El señor Wilson, víctima de los desalojos, asegura que “todo el mundo” se va a quedar sin hogar y que precisamente esto es lo que pone en peligro la “seguridad”. El señor Friday y Joy Albert también aseguran que “ya no tienen ningún lugar en el que dormir”. Muchos de los desalojados están, de hecho, pernoctando en la calle junto a aquello que han podido empaquetar y reciclar de los escombros.

Monika Kuffer, investigadora de la Universidad de Twente (Países Bajos), lleva más de 15 años estudiando este tipo de asentamientos informales, y explica que el problema va más allá de que estas personas se queden sin hogar porque les hayan tirado la casa. “Hay otros efectos indirectos asociados, ya que tienen que realojarse sin ayuda y por sus propios medios”.

Una dificultad habitual suele ser el aumento de los precios de alquiler: “En Mukuru Kwa Njenga, un asentamiento demolido recientemente en Nairobi, Kenia, se vio cómo aumentaron los precios de los alrededores, puesto que también había subido la demanda. Esto, a su vez, provocó que más habitantes que no se habían visto inicialmente afectados por los desalojos tuvieran que abandonar sus casas al no poder pagarlas”, denuncia Kuffer. De hecho, en muchos casos se prioriza la especulación inmobiliaria en detrimento del bienestar de los vecinos de estos barrios.
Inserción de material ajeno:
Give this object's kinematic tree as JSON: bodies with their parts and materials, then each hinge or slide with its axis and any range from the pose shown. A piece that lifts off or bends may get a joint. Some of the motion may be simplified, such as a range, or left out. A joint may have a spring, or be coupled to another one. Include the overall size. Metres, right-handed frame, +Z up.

“Los residentes de los slums quieren que sus barrios sean mejores lugares para sus hijos” expresa Kuffer, “pero el desarrollo tiene que contar con ellos, los procesos no pueden vulnerar los derechos humanos”, recuerda.

En el caso de estos asentamientos informales de Port Harcourt, las autoridades nigerianas no solo están destruyendo de la noche a la mañana las viviendas, sino también los colegios y los servicios comunitarios como los baños comunales; también la poca urbanización existente, como las farolas o las infraestructuras de abastecimiento de agua. “Contar con estos servicios ha sido el resultado del trabajo de muchos años de las ONG y de los residentes”, señala Albert. Ahora, han visto que todo ha quedado destruido, sin compensación ni realojo, y les toca empezar de cero en un futuro que también se les presenta incierto.